2. The defendant further contends that there was a defect of parties defendant, because all the parties named in the contract upon which plaintiff sues were not made parties to the action; and this was one of the grounds upon which defendant demurred to the complaint.

There was no error in overruling the demurrer thus interposed. The contract, which is the foundation of this action, shows upon its face that it was, as between defendant’s grantors and each of the other persons signing it, a separate and distinct contract.

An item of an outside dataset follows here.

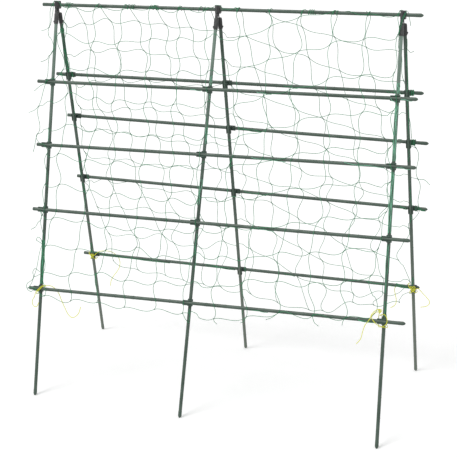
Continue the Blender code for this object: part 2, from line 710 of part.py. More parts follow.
front_panel = pivot("front_panel_pivot")
back_panel = pivot("back_panel_pivot")
ground = ground_cutter()
ridge_pole(front_panel)
for panel_side, panel_parent in ((FRONT, front_panel), (BACK, back_panel)):
    legs(panel_side, panel_parent, ground)
    rods(panel_side, panel_parent)
    cross_clips(panel_side, panel_parent)
    for frame_number in range(len(FRAMES)):
        top_fitting(panel_side, frame_number, panel_parent)
    net_half(panel_side, panel_parent)
front_ties(front_panel)
back_ties(back_panel)
bpy.context.view_layer.update()
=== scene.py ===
# %% [markdown]
# # Cucumber trellis
# A garden trellis: coated stakes pushed into moulded fittings make an A-frame,
# four rods cross each side in snap clips, a string net hangs over both sides,
# and four yellow cords lash the lowest rods to the outer legs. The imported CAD
# part gives every place and size. Here each piece gets its real shape and its
# finish, and all but the net ride on the body that carries them.

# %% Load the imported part
import math
import random

import bmesh
import bpy
from mathutils import Matrix, Vector


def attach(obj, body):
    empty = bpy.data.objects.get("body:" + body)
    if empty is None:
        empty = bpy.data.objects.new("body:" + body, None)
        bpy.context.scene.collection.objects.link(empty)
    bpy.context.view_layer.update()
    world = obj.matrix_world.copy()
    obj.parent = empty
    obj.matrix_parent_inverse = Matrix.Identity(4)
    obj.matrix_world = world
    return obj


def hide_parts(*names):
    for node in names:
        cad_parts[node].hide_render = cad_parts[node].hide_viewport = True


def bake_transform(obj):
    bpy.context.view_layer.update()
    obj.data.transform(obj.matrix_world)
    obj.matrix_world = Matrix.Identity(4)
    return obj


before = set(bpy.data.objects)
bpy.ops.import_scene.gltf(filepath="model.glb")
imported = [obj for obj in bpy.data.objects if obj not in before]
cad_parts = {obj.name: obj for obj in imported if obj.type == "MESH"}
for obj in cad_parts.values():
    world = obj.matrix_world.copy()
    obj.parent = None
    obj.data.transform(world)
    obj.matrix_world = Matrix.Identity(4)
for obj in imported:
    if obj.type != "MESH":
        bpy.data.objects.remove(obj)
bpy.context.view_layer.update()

# %% [markdown]
# ## The camera
# The photograph was taken from the front and a little to the right, from above
# the ridge, with a fairly long lens. The place and angles come from fitting the
# ends of the stakes in the photograph to the ends of the CAD stakes.

# %% Camera
camera_data = bpy.data.cameras.new("camera")
camera_data.sensor_width = 36.0
camera_data.lens = 87.2
camera = bpy.data.objects.new("camera", camera_data)
camera.location = (1.1261, -3.1491, 1.5077)
camera.rotation_euler = [math.radians(angle) for angle in (73.617, 0.190, 19.4575)]
bpy.context.scene.collection.objects.link(camera)
bpy.context.scene.camera = camera
print("camera at", tuple(camera.location))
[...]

Each party was to be entitled to the particular tract of which he was in occupation on July 1, 1881, and it does not appear from the complaint that either of the other persons who signed the contract sued upon were, on that *401date, in possession of any part of the particular tract now claimed by plaintiff in this action, or that either of them asserts any right, under that contract, to a conveyance of any portion of such land; and, this being so, it cannot be said that the complaint shows upon its face any defect of parties defendant.

There are other points made in the brief of counsel, but we do not deem it necessary to particularly discuss them.

Judgment affirmed.

McFarland, J., and Fitzgerald, J., concurred.